Later, in 1965, radio astronomers Arno Penzias and Robert Wilson made a Noble Prize winning discovery that confirmed the Big Bang theory.  Prior to their discovery, the theory implied that if the single point from which the universe came into existence was initially extremely hot, then remnants of this heat should be found.  This remnant heat is exactly what Penzias and Wilson found.  In 1965, Penzias and Wilson discovered a 2.725 degree Kelvin Cosmic Microwave Background Radiation (CMB) that spreads through the universe.  Thus, it was understood that the radiation found was a remnant of the initial stages of the Big Bang.  Presently, the Big Bang theory is accepted by the vast majority of scientists and astronomers.





 





A microwave map of the leftover from the Big Bang that gave birth to the universe. (Courtesy: NASA)





 





It is mentioned in the Quran:





“He (God) is the Originator of the heavens and the earth…” (Quran 6:101)





“Is not He who created the heavens and the earth Able to create the likes of them?  Yes; and He is the Knowing Creator. His command is only when He intends a thing that He says to it, ‘Be,’ and it is.” (Quran 36:81-82)





The above verses prove that the universe had a beginning, that God was behind its creation, and all that God needs to do inorder to create is to say “Be,” and it is.  Could this be an explanation as to what triggered off the explosion that brought about the beginning of the universe?





The Quran also mentions:





“Have those who disbelieved not considered that the heavens and the earth were a joined entity, then We separated them, and made from water every living thing?  Then will they not believe?” (Quran 21:30)





Muslim scholars who have explained the previous verse mention that the heavens and earth were once one, and then God caused them to separate and form into the seven heavens and Earth.  Yet, due to the limitations of science and technology at the time of the revelation of the Quran (and for centuries to follow), no scholar was able to give much detail about how exactly the heavens and earth were created.  What the scholars could explain was the precise meaning of each word in Arabic in the verse, as well as the overall meaning of the verse.





In the previous verse, the Arabic words ratq and fataq are used.  The word ratq can be translated into “entity” “sewn to” “joined together” or “closed up”.  The meaning of these translations all circulate around something that is mixed and that has a separate and distinct existence.  The verb fataq is translated into “We unstitched” “We clove them asunder” “We separated” or “We have opened them”.  These meanings imply that something comes into being by an action of splitting or tearing apart.  The sprouting of a seed from the soil is a good example of a similar illustration of the meaning of the verb fataq.

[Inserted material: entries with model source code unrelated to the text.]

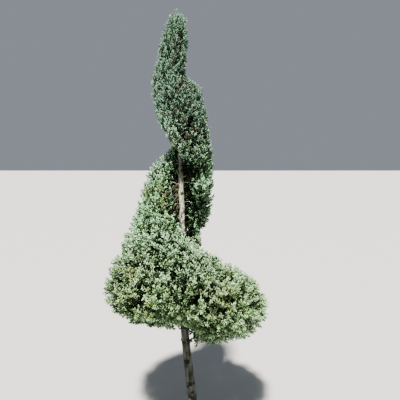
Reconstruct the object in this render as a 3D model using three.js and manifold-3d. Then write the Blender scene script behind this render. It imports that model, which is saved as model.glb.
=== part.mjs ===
// An overgrown arizona cypress that was trained as a spiral, at its real size.
// Millimetres, +Z up. The origin is the middle of the flat cut under the trunk, at ground level.
// Angles round the trunk run from the right (+X) by the back (+Y) and the left to the front.

import * as THREE from 'three';
import { mergeVertices } from 'three/addons/utils/BufferGeometryUtils.js';
import Module from 'manifold-3d';

const wasm = await Module();
wasm.setup();

const UP = new THREE.Vector3(0, 0, 1);
const BACK = new THREE.Vector3(0, 1, 0);
const TURN = 2 * Math.PI;
const GOLDEN_TURN = Math.PI * (3 - Math.sqrt(5));
const WELD = 1e-3;
const STEEP = 0.9;

// Repeatable chance: the seed of the tree, the step between its masses, and the generator
const SEED = 7;
const SEED_STEP = 101;
const RANDOM_FACTOR = 16807;
const RANDOM_MODULUS = 2147483647;

// Trunk: its line leans to the left in the lowest part, then rises almost straight
const TRUNK_TOP = 2245;
const TRUNK_LINE = [
  [0, 0, 0],
  [-19, 3, 180],
  [-41, 2, 370],
  [-64, -4, 620],
  [-74, 4, 1000],
  [-79, -5, 1400],
  [-89, 4, 1800],
  [-106, 1, 2060],
  [-98, 0, TRUNK_TOP],
];
const TRUNK_RADIUS = 28;
const TRUNK_TIP_RADIUS = 2.5;
const TRUNK_TAPER = 0.72;
const FLARE_SPREAD = 13;
const FLARE_HEIGHT = 60;
const FLARE_ROOTS = 5;
const FLARE_ROOT_RELIEF = 0.3;
const TRUNK_SIDES = 12;
const TRUNK_RINGS = 18;
const TRUNK_RING_EASE = 1.6;
const TRUNK_SAMPLES = 200;
const FOOT_DEPTH = 8;

// Crown: how far the foliage reaches from the trunk at each height, before the groove is cut
const CROWN_PROFILE = [
  [600, 0],
  [640, 190],
  [690, 340],
  [780, 440],
  [870, 468],
  [990, 420],
  [1130, 345],
  [1350, 245],
  [1550, 188],
  [1800, 157],
  [1990, 134],
  [2120, 104],
  [2250, 80],
  [2330, 50],
  [2380, 14],
  [2386, 0],
];

// Groove: the bare spiral between the turns of foliage. It winds down from the front of the tip
// by the right side, the back, the left, the front and the right again to the back, and closes.
// The lists give it at those seven quarter turns; the foliage left in it fills it at its ends.
const GROOVE_START_HEIGHT = 2365;
const GROOVE_TURN_DROP = 940;
const GROOVE_START_ANGLE = -TURN / 4;
const GROOVE_TURNS = 1.5;
const GROOVE_HALF_HEIGHT = [330, 120, 170, 112, 185, 125, 95];
const GROOVE_LEFT_FOLIAGE = [90, 52, 85, 38, 0, 0, 300];
const GROOVE_LEDGE_SLOPE = [60, 50, 60, 35, 150, 230, 200];
const GROOVE_UNDERSIDE_SLOPE = [190, 190, 190, 300, 110, 360, 330];
const GROOVE_BARE_BELOW = 40;

// The skirt is uneven: it hangs lowest and reaches furthest on the right, and least in front.
// The lists give it at each eighth of a turn, from the right by the back and the left
const SKIRT_SAG = [115, 55, 20, 5, 10, -50, -90, 45];
const SKIRT_SPREAD = [1.07, 1, 0.98, 0.98, 0.98, 0.93, 0.88, 0.99];
const SKIRT_BELOW = 1000;
const SKIRT_FADE = 200;

// Levels of foliage masses up the trunk: how many stand round it, how far out, how far the
// level winds down as it goes round, how many twigs each mass carries and how long a spray is
const LEVELS = [
  { name: 'under', height: 740, masses: 4, out: 0.4, turn: 0, drop: 20, twigs: 4, spray: 130 },
  { name: 'rim', height: 855, masses: 8, out: 0.64, turn: 0.5, drop: 0, twigs: 8, spray: 180 },
  { name: 'skirt', height: 1015, masses: 6, out: 0.6, turn: 0.25, drop: 40, twigs: 7, spray: 145 },
  { name: 'hip', height: 1185, masses: 4, out: 0.55, turn: 0, drop: 100, twigs: 8, spray: 135 },
  { name: 'band', height: 1345, masses: 3, out: 0.53, turn: 0, drop: 100, twigs: 7, spray: 125 },
  { name: 'waist', height: 1505, masses: 3, out: 0.52, turn: 0, drop: 100, twigs: 7, spray: 120 },
  { name: 'neck', height: 1690, masses: 3, out: 0.5, turn: 0, drop: 120, twigs: 7, spray: 125 },
  { name: 'shoulder', height: 1880, masses: 3, out: 0.46, turn: 0, drop: 130, twigs: 9, spray: 130 },
  { name: 'column', height: 2075, masses: 3, out: 0.42, turn: 0, drop: 130, twigs: 9, spray: 130 },
];
const TIP = { name: 'tip', height: 2258, twigs: 9, spray: 120 };
const TIP_STEM_LENGTH = 45;
const RIM_STAGGER = 24;
const SEED_SPARE_COVER = 18;
const SEED_SHIFT_STEP = 8;
const SEED_SHIFT_LIMIT = 96;

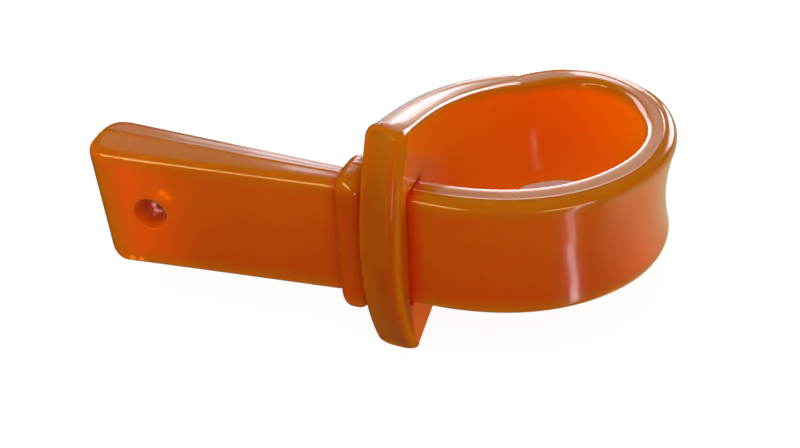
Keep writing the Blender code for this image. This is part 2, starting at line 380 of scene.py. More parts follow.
def slot_point(inset, along, z):
    """A point of the slot's margin pulled in to the rounded outline, inset from the lip's rim."""
    flat_s, flat_z = SLOT_HALF_S - SLOT_R, SLOT_HALF_Z - SLOT_R
    radius = SLOT_R + LIP - inset
    new_s = along * (flat_s + radius) / MARGIN_S
    new_z = z * (flat_z + radius) / MARGIN_Z
    if abs(new_s) > flat_s and abs(new_z) > flat_z:
        past_s, past_z = abs(new_s) - flat_s, abs(new_z) - flat_z
        far = math.hypot(past_s, past_z)
        return (math.copysign(flat_s + radius * past_s / far, along),
                math.copysign(flat_z + radius * past_z / far, z))
    return new_s, new_z


def slot_faces(verts, size, first):
    """Margin, lip and wall of the slot, whose margin starts at ring first; adds to verts."""
    last = first + SLOT_STEPS
    low, high = EDGE_ROWS, EDGE_ROWS + SLOT_ROWS
    path = ([(first, j) for j in range(low, high)] + [(i, high) for i in range(first, last)]
            + [(last, j) for j in range(high, low, -1)] + [(i, low) for i in range(last, first, -1)])
    margin_z = np.linspace(-MARGIN_Z, MARGIN_Z, SLOT_ROWS + 1)
    margin = []
    for i, j in path:
        z = margin_z[j - low]
        margin.append((head_line(1 + (i - first) / SLOT_STEPS, z) - SLOT_S, z))
    # inset and depth of each loop: the rounded lip, then the start of the wall
    profile = [(LIP * math.sin(t), LIP * (1 - math.cos(t))) for t in np.linspace(0, math.pi / 2, 6)]
    profile.append((LIP, LIP + 0.6 * MM))
    faces, walls = [], []
    for side in (1, -1):
        loop = [i * size + (j if side > 0 else size // 2 + ROWS - j) for i, j in path]
        for inset, depth in profile:
            start = len(verts)
            for point in margin:
                offset, z = slot_point(inset, *point)
                along = SLOT_S + offset
                verts.append(place(along, side * (half_thick(along) - depth), z,
                                   half_height(along)))
            next_loop = range(start, len(verts))
            quads = bridge(loop, next_loop)
            faces += quads if side > 0 else [quad[:1] + quad[:0:-1] for quad in quads]
            loop = next_loop
        walls.append(loop)
    return faces + bridge(*walls)


def build_head():
    rings = head_rings()
    size = len(rings[0])
    verts = list(np.concatenate(rings))
    first = len(ARM_STATIONS) + BEFORE_STEPS
    faces = []
    for i in range(len(rings) - 1):
        quads = bridge(ring_indices(i, size), ring_indices(i + 1, size))
        for j, quad in enumerate(quads):
            over_slot = EDGE_ROWS <= j % (size // 2) < EDGE_ROWS + SLOT_ROWS
            if not (first <= i < first + SLOT_STEPS and over_slot):
                faces.append(quad)
    faces.append(tuple(range(size))[::-1])
    faces += end_faces(verts, (len(rings) - 1) * size, size)
    faces += slot_faces(verts, size, first)
    return make_mesh("slotted_head", verts, faces)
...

With the introduction of the Big Bang theory, it soon became clear to Muslim scholars that the details mentioned with regards to the theory go identically hand in hand with the description of the creation of the universe in verse 30 of chapter 21 of the Quran.  The theory states that all the matter in the universe came into existence from one single extremely hot and dense point; that exploded and brought about the beginning of the universe, matches what is mentioned in the verse that the heaven and Earth (thus the universe) where once joined together, and  then split apart.  Once again, the only possible explanation is that Prophet Muhammad had truly received divine revelation from God, The Creator and Originator of the universe.





When we look at the Big Bang theory that explains the origins of the universe, one might fairly ask “since when do explosions form intricate and balanced systems and complex life forms?” Yet, that is what some people propose happened with the universe and the Big Bang! One might respond that this is a very simplistic approach but it just so happens that science too is suggesting that the laws that govern the universe are so fine tuned that life could not exist without this degree of fine tuning.





Consider the strength of gravity. After the Big Bang billions of years ago, the matter in the universe was randomly distributed. There were no planets, galaxies or stars, just atoms floating around in the dark void of space. As the universe began to expand, gravity pulled ever so gently on the atoms, gathering them into clumps that eventually became stars and galaxies. What is important is that the force of gravity had to be just right. If gravity was a bit weaker, the atoms would have been so widely distributed that they would never have been gathered into galaxies, stars and planets. If the force of gravity was a bit stronger, the atoms would have been pulled together into one single mass and then the Big Bang would have simply become the Big Crunch. The strength of gravity has to be just right for stars to form. So what is ‘just right’?





 And that’s not all! Let’s take a closer look at the universe’s rate of expansion after the Big Bang. If the rate of expansion was greater and the early universe expanded faster, the matter in the universe would have become so diffused that gravity could never have gathered it into stars and galaxies. If the rate of expansion was slower, gravity would have overwhelmed the expansion and pulled all the matter back into a black hole. If the rate of expansion, one second after the Big Bang had been slower by even one part in a hundred thousand million, the universe would have re-collapsed before it ever reached its present size! In fact, the expansion rate was just right, so that stars could exist in the universe.





Remember our mobile phone in the desert? Isn’t it much more reasonable to conclude that the universe and life  are a result of wilful intelligent design?  After all, what are the options?





Could it really have just come from nothing? And if that is the case, then why not apply that to everything else in life? Perhaps the man in the red underpants just spontaneously appeared!





Could it have created itself? Well we just don’t attribute to the collection of stars and galaxies that we call the universe the ability to design and systemise. Surely that needs intelligence and will? So if common sense and reason point so conclusively towards the existence of intelligent and wilful design, what other conclusions can we come to through the use of reason? Well, one conclusion one might certainly reach is that the nature of the source of this intelligence and will must be different in nature from the universe it created.





This is why it makes so much sense to believe in One Unique Eternal and Self-Sufficient Creator.





Common sense and reason lead easily or perhaps even inevitably, to the conclusion that the universe has been created by a transcendent being, unlike in essence to anything that we know.